Installation view from the interior room, The House of Infinite Joy.
Installation view from the interior room, The House of Infinite Joy.
This exhibition experience in Varna felt like many delicate moments of time overlapping at once. Living in Indianapolis with easy access to materials and space, I’m unaware of the challenges artists face elsewhere. In Varna, I listened to artists and curators express a need for more contemporary art research. At dinner, I spoke with a local artist and Professor Vladimir Ivanov about the catalog from the 1986 exhibition that he salvaged and presented that night at the opening. We discussed our work, Varna’s petrified forest, Wilhelm Worringer’s Abstract and Empathy essay, and the animals between land and sea over fish soup, and more rakia.

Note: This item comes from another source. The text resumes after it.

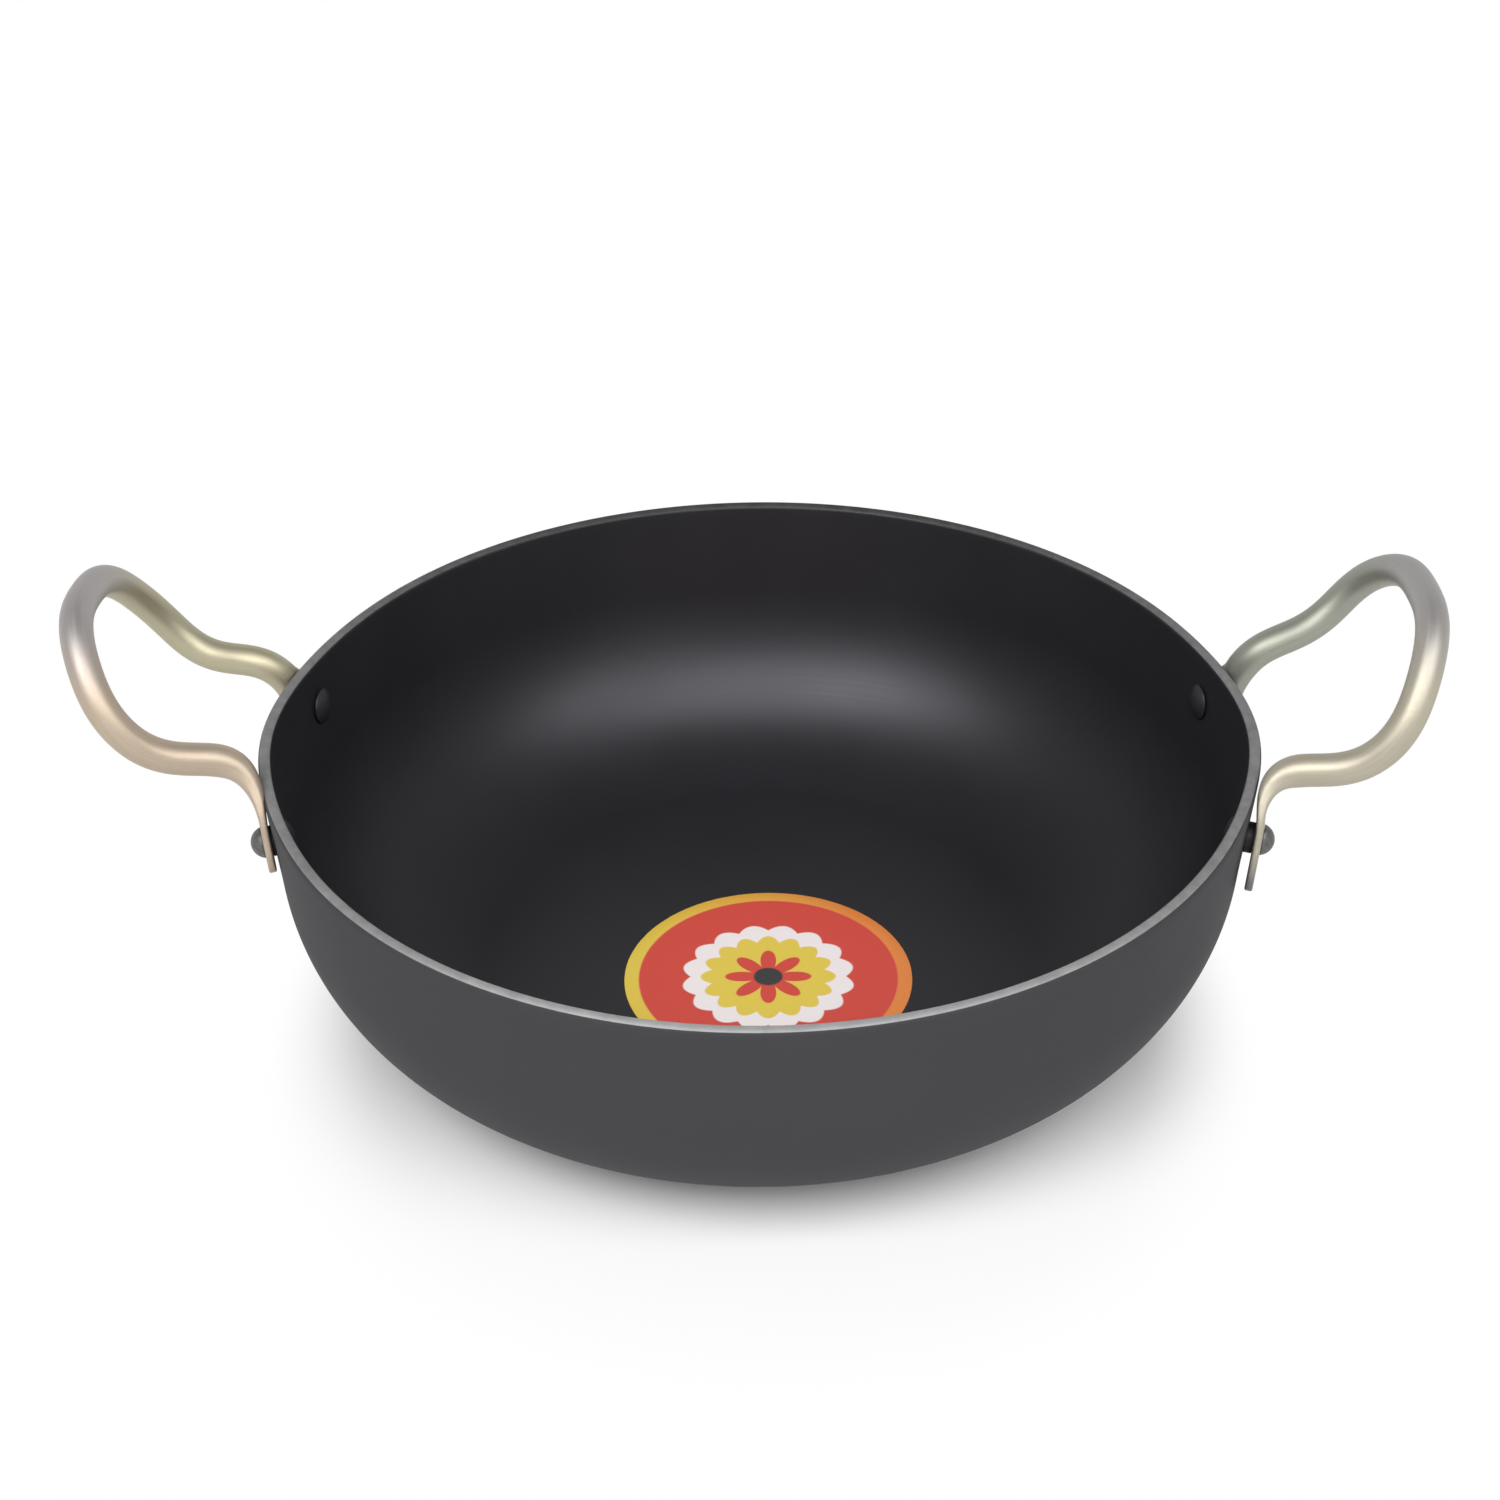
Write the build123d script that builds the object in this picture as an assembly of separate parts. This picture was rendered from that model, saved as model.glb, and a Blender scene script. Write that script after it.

We concluded that the current exhibition is more of a celebration of cultural progress than a researched investigation. Varna’s untamed cityscape and placid sea environment reminded me of art’s true purpose. I wished for my children to have this honorable experience of Bulgaria one day and of the world. On the way to the Varna airport my cab driver, Illian, talked to me about Bulgaria and suggested that I should feel language instead of thinking about it when learning. My main takeaway from Varna’s art community and from the exhibition is to live and perceive the present rather than resign to the problems of the past.